GRAND RAPIDS, Mich. (WOOD) — Baiting for white-tailed deer is still illegal in Michigan but recent legislation passed through the state House of Representatives has hunters hopeful they may soon be able to bait.
State Rep. Michele Hoitenga, R-Manton, sponsored Bill 4687 which the house narrowly approved, 56-49, Nov. 5. It now goes to the Senate for future consideration.
Hunters in West Michigan say baiting is part of the tradition of hunting. In a statement, Hoietenga said hunters have grown accustomed to relying on bait come opening day.
“Baiting is a method that hunters have relied on for generations,” Hoitenga said. “There’s absolutely no evidence it contributes to the spread of disease.”
Merle Shoemaker of Al & Bob’s Sports in Cutlerville says he and many other hunters have been confused by the back and forth status of baiting in recent years.
“They need to stop going back and forth with it. I think a lot of people are confused with what’s legal, what’s not legal,” Shoemaker said. “Baiting has been legal, and then not legal several times probably over the last fifteen years.”
In fact, baiting was most recently outlawed in 2008 over concerns of spreading Chronic Wasting Disease. Regulators then believed bait piles could lead to spreading the disease through mouth to mouth contact between deer while feeding.
However, in 2011, tests revealed no additional diseased wildlife.
“The indications are there that you don’t really have to you know, stop baiting to stop the spread of CWD and that’s not how it’s necessarily spread,” Shoemaker said. “I don’t think that’s a good indication of something that spreads CWD necessarily. Deer have mouth to mouth contact all the time.”
The debate on whether to allow bait piles to return in West Michigan comes as hunting licenses have dipped nationwide and especially in Michigan.
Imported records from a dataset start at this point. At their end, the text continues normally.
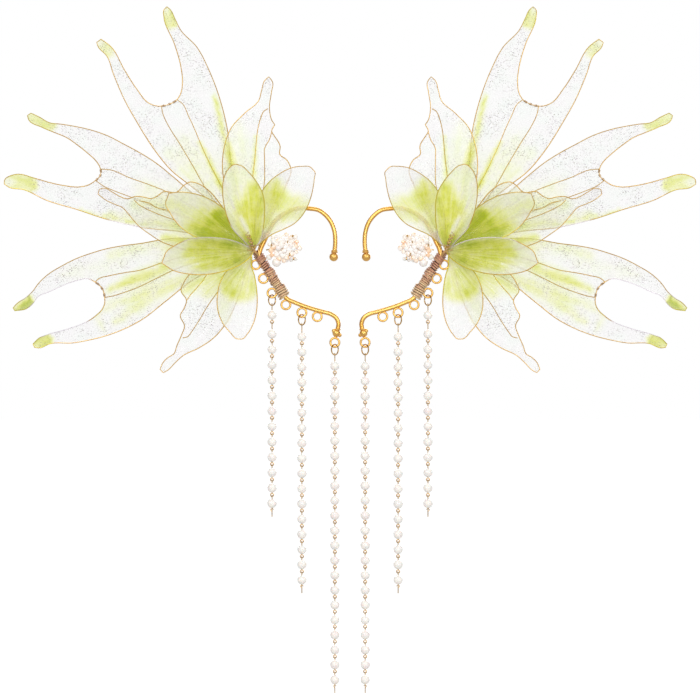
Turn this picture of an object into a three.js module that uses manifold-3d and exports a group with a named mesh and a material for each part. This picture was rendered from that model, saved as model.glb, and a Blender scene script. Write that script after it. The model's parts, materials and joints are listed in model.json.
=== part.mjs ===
// A pair of fairy-wing ear cuffs. Each cuff is a gold rod bent round the ear, with loops along its
// lower half. A thread wrap ties the stalks of film fins, film petals and a bead sprig to it, and
// pearl chains hang from three of the loops. The right cuff is the left one mirrored.
// Millimetres, +Z up. The front of the fins faces -Y. The origin is the left cuff's ear seat, the
// underside of the rod's crown, where the ear carries it.
import * as THREE from "three";
import { mergeVertices } from "three/addons/utils/BufferGeometryUtils.js";
import Module from "manifold-3d";

const wasm = await Module();
wasm.setup();

// ---------- Driving dimensions ----------
const SEATS_APART = 36; // from the left ear seat to the right one
const GAP = 0.3; // air between neighbouring pieces

const ROD_RADIUS = 1.0;
const UPPER_BALL_RADIUS = 2.0;
const LOWER_BALL_RADIUS = 1.8;
const STUD_RADIUS = 0.9; // small balls soldered round the lower ball
const COLLAR_RADIUS = 1.6;
const COLLAR_HEIGHT = 0.9;
const LOOP_RADIUS = 2.0; // to the middle of a loop's wire
const LOOP_WIRE = 0.5; // radius of a loop's wire

const RING_RADIUS = 2.35;
const RING_WIRE = 0.35;
const RING_TURN = Math.PI / 3; // how far a jump ring is turned out of the loop's plane

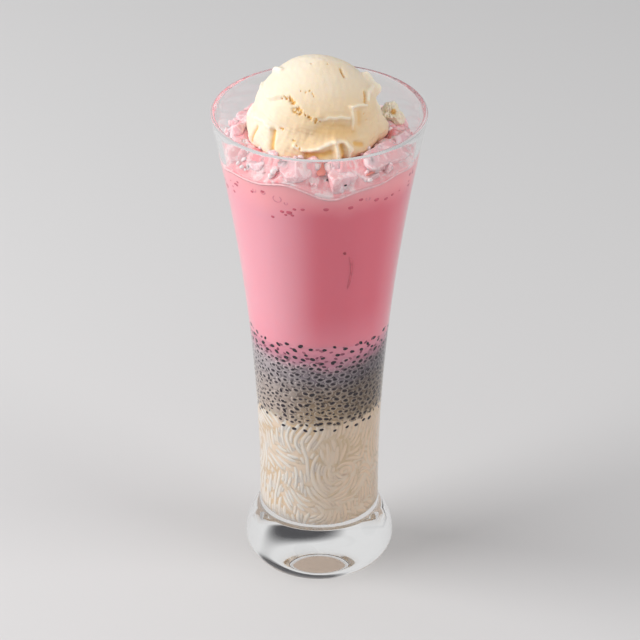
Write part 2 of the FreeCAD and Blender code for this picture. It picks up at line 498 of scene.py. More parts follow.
class Val:
    """A shader value that can be written in plain sums."""

    def __init__(self, tree: "Tree", socket: Any) -> None:
        """Keeps the tree and the socket."""
        self.tree = tree
        self.socket = socket

    __add__ = sum_of("ADD")
    __sub__ = sum_of("SUBTRACT")
    __rsub__ = sum_of("SUBTRACT", swapped=True)
    __mul__ = sum_of("MULTIPLY")
    __truediv__ = sum_of("DIVIDE")
    __pow__ = sum_of("POWER")
    least = sum_of("MINIMUM")
    most = sum_of("MAXIMUM")
    above = sum_of("GREATER_THAN")

    def step(self, low: float, high: float) -> "Val":
        """Smooth step from 0 at low to 1 at high."""
        node = self.tree.node(
            "ShaderNodeMapRange",
            {"interpolation_type": "SMOOTHSTEP", "clamp": True},
            {"Value": self, "From Min": low, "From Max": high},
        )
        return Val(self.tree, node.outputs[0])


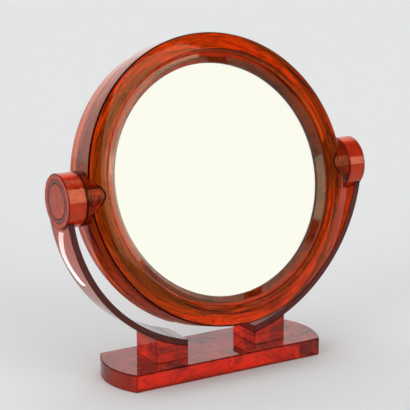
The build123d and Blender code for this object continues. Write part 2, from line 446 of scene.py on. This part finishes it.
def cast_acrylic(name, look, lay=in_the_sheet, line=corner_shade_mask, shade_painted=False, ground=False):
    """Cast acrylic (PMMA), dyed in the mass, machined and then polished with a flame and a buff.

    The dye gives the depth: thin parts glow and thick ones go deep and dark. The polish gives
    the sharp reflections of the studio lights. Lay gives the pattern's coordinates, and line the
    places of the painted shade line along the edges.
    """
    material, tree = new_material(name)
    colour = marbling(tree, lay(tree), look)
    # The front and back edges get painted shade.
    if shade_painted:
        colour = shaded_front_edges(tree, colour, look.front_edge_shade_colour)
    polish = {
        "Base Color": colour,
        "Roughness": ground_underside(tree) if ground else POLISHED_ROUGHNESS,
        "IOR": ACRYLIC_IOR,
        "Specular IOR Level": look.gloss,
        "Specular Tint": opaque(look.gloss_tint),
        "Transmission Weight": 1.0 - look.haze,
    }
    # Painted shade along the edges: a darker colour, with the gloss and the clearness taken away
    if line:
        edge = line(tree)
        polish["Base Color"] = add_node(tree, "ShaderNodeMix", {
            "Factor": edge,
            "A": colour,
            "B": opaque(look.corner_shade_colour),
        }, data_type="RGBA").outputs["Result"]
        for socket in ("Specular IOR Level", "Transmission Weight"):
            polish[socket] = add_node(tree, "ShaderNodeMapRange", {
                "Value": edge,
                "To Min": polish[socket],
                "To Max": 0.0,
            }).outputs["Result"]
    shader = add_node(tree, "ShaderNodeBsdfPrincipled", polish)
    swell = add_node(tree, "ShaderNodeDisplacement", {
        "Height": 1.0,
        "Midlevel": 0.0,
        "Scale": GLUE_SWELL,
    })
    add_node(tree, "ShaderNodeOutputMaterial", {
        "Surface": shader.outputs["BSDF"],
        "Volume": absorbing(tree, look.dye_absorption),
        "Displacement": swell.outputs["Displacement"],
    })
    material.displacement_method = "DISPLACEMENT"
    return material


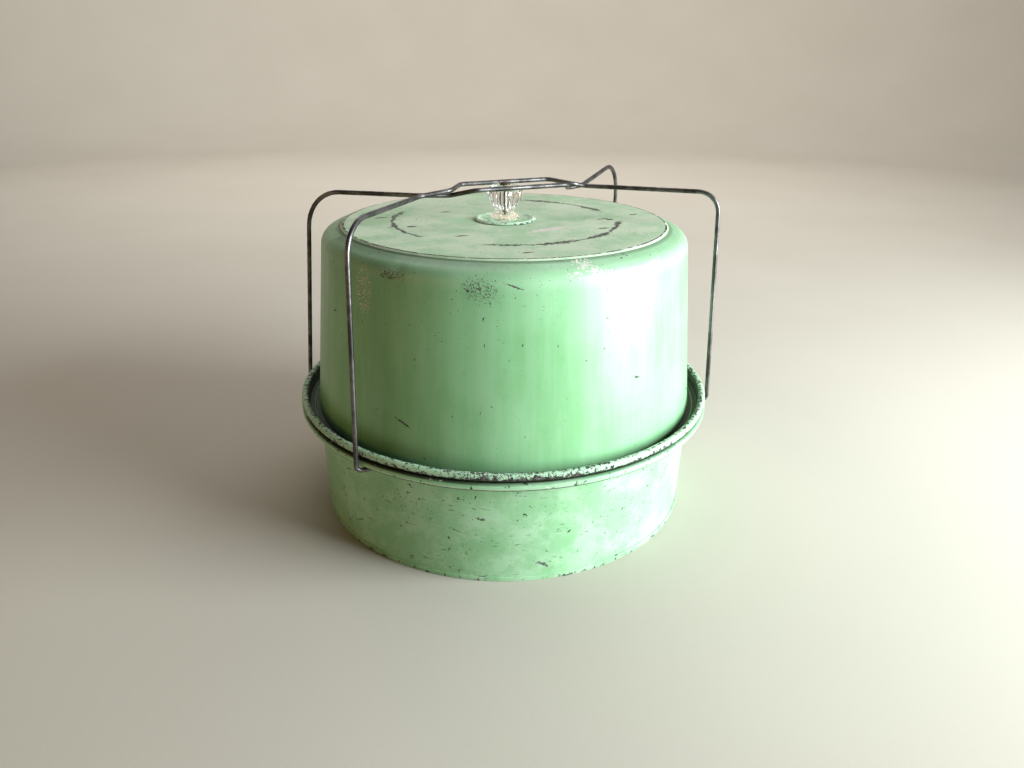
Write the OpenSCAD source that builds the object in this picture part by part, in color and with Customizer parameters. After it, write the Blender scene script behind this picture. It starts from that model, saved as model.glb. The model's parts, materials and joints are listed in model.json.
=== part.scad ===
// Two-tier cake and pie carrier: a drum for pies, a cake tray that nests in the
// drum's flange, a tall cover with a glass knob, and two wire bails that close
// over the cover and cross each other round the knob.
// Origin at the centre of the drum's underside, +Z up, +X along both bail hinges.

/* [Base drum] */
// Outside radius of the drum wall at the table
drum_foot_r = 133.6; // [133:0.1:134]
// Outside radius of the drum wall under the flange
drum_head_r = 134.8; // [134:0.1:135.4]
// Height of the underside of the flange
flange_z = 73; // [72.8:0.1:76]
// Radius of the circle that the flange bead is rolled on
base_bead_ring_r = 144.2; // [144.2:0.1:145]
// Thickness of the flange bead
base_bead_d = 4.4; // [4:0.1:4.6]
// Height of the seam round the foot of the drum
foot_seam_h = 3.2; // [2.5:0.1:4]

/* [Cake tray] */
// Outside radius of the upright tray wall
tray_wall_r = 141.7; // [141.4:0.1:141.9]
// Radius of the circle that the tray bead is rolled on
tray_bead_ring_r = 143.6; // [143.4:0.1:143.8]
// Thickness of the tray bead
tray_bead_d = 4.8; // [4.4:0.1:5]
// Height of the middle of the tray bead
tray_bead_z = 81.4; // [81.2:0.1:84]
// Radius of the ridge that keeps the cover centred
tray_ridge_r = 137.6; // [137.4:0.1:138.5]
// Height of that ridge
tray_ridge_h = 0.8; // [0.6:0.1:1]

/* [Cover] */
// Outside radius of the cover at its hem
cover_foot_r = 134.4; // [133.8:0.1:134.6]
// Lean of the cover wall, in degrees from upright
cover_lean = 5.77; // [5.5:0.01:6]
// Radius of the rounded shoulder
shoulder_r = 15; // [14:0.5:15.5]
// How far round the shoulder turns, in degrees above level
shoulder_turn = 72; // [70:1:74]
// Radius where the shoulder ledge meets the raised panel
ledge_r = 111.2; // [110.8:0.1:111.6]
// Height of the ledge at that radius
ledge_z = 196.4; // [196:0.1:196.6]
// Radius of the raised top panel
panel_r = 108.4; // [107:0.1:108.6]
// Height of the raised top panel
panel_z = 198.2; // [198:0.1:198.6]
// Height of the hem round the cover's mouth
cover_hem_h = 5; // [4:0.5:7]

/* [Knob] */
// Radius of the rosette under the knob
rosette_r = 21.3; // [21:0.1:22]
// Radius of the rosette's crest
rosette_crest_r = 19; // [18.6:0.1:19.2]
// Height of the crest above the panel
rosette_crest_h = 2.3; // [2:0.1:2.5]
// Height of the glass knob
knob_h = 21.4; // [20:0.1:22]
// Largest radius of the glass knob
knob_r = 11.7; // [11:0.1:12]
// Radius of the knob's foot
knob_foot_r = 9.3; // [9:0.1:10]
// Radius of the knob's waist
knob_waist_r = 7.6; // [7:0.1:7.8]
// Number of flutes pressed into the glass
flute_count = 14; // [12:1:16]
// Radius of the screw's shank
screw_r = 1.6; // [1.5:0.05:2.2]
// Radius of the screw's head
screw_head_r = 3.4; // [3.2:0.1:3.8]
// Width of the nut across its flats
nut_flats = 8; // [7.5:0.1:9]

/* [Bails] */
// Thickness of the bail wire
wire_d = 3; // [2.8:0.1:3]
// Distance of each bail hinge from the middle
hinge_y = 74.5; // [74:0.1:76]
// Height of the bail hinges
hinge_z = 71.3; // [70.8:0.1:71.4]
// Distance of each upright from the middle, at the foot
foot_x = 130; // [129.8:0.1:131]
// Distance of each shoulder bend from the middle, along the hinges
shoulder_x = 123.8; // [123:0.1:125]
// Distance of each shoulder bend from the middle, across the hinges
shoulder_y = 63.8; // [62:0.1:66]
// Height of the shoulder bends
bail_z = 217.6; // [217:0.1:219]
// How far the rear bail's shoulders stand below and above the mean height
rear_skew = 3.6; // [0:0.1:4]
// Distance from the middle to where the two bails come together
meet_x = 60; // [56:0.5:64]
// Height at which they come together
meet_z = 217.4; // [217:0.1:219]
// Distance from the middle to where the bails part to the left of the knob
part_left_x = 39; // [38:0.5:42]
// Distance from the middle to where the bails part to the right of the knob
part_right_x = 48; // [46:0.5:50]
// Height at which they part
part_z = 218; // [217.5:0.1:218.5]
// How far each wire rises or dips where the two cross
cross_rise = 1.9; // [1.8:0.05:2]
// Left end of the straight that passes the knob
eye_left_x = 27; // [26:0.5:30]
// Right end of that straight
eye_right_x = 40; // [38:0.5:42]
// Distance of that straight from the middle of the knob, to the middle of the wire
eye_y = 13.6; // [13.4:0.1:16]
// Height of that straight
eye_z = 220.9; // [220:0.1:222]
// Bend radius of the wire at the shoulders
shoulder_bend = 24; // [15:0.5:26]
// Bend radius of the wire beside the knob
bar_bend = 7; // [5:0.5:9]

/* [Sheet metal and wire] */
// Thickness of the sheet
sheet = 0.6; // [0.5:0.05:0.7]
// Gap left between parts that rest on each other
rest_gap = 0.1; // [0.05:0.05:0.2]
// Gap between the rolled bead and the wire inside it
bead_gap = 0.05; // [0.03:0.01:0.1]
// Radial clearance of a bail wire in its hole
hole_gap = 0.06; // [0.03:0.01:0.1]

/* [Hidden] */
$fn = 96;

paint = "darkseagreen";
worn_steel = "dimgray";

arc_steps = 12;
wire_r = wire_d / 2;
overlap = 0.6;
// A bend is drawn slightly thicker than the wire, and each straight ends just inside it.
bend_swell = 0.02;
splice = 0.2;

tray_floor_z = flange_z + sheet + rest_gap;
cover_z = tray_floor_z + sheet + rest_gap;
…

Shoemaker argues the changing laws could be part of the decline.
“It really deters would be hunters,” Shoemaker said. “As they change the laws a lot and then they stop paying attention. When they do it year to year, not everybody reads the hunting regulations all the time, and no one wants to get in trouble if they can avoid it.”
Bait piles can encourage hunters to hit the woods because if done correctly the feed can increase your chances of bagging a buck.
Some argue the practice reduces the sportsmanship of the hunt however Shoemaker says it’s not a guaranteed kill.
“I don’t really think it makes them less of a sportsman. I think it makes it something that they believe will make it easier for them,” Shoemaker said. “But it can make them nocturnal. They’ll come to say a bait pile or carrot pile only so often before they’re spooked off of it and then once that happens, they become nocturnal.”
The bill’s sponsor believes baiting will lead to an increase in hunters heading to the woods. It remains unclear if the bill will pass through the Senate and be signed into law once it arrives on Gov. Gretchen Whitmer’s desk.
Hunters this year will have to anticipate any potential change for next year’s hunt.
“We are still very excited for opening day this year,” Shoemaker said. “Whether they change the law or not, I just hope it stays that way, legal or illegal and quit going back and forth every three or four years.”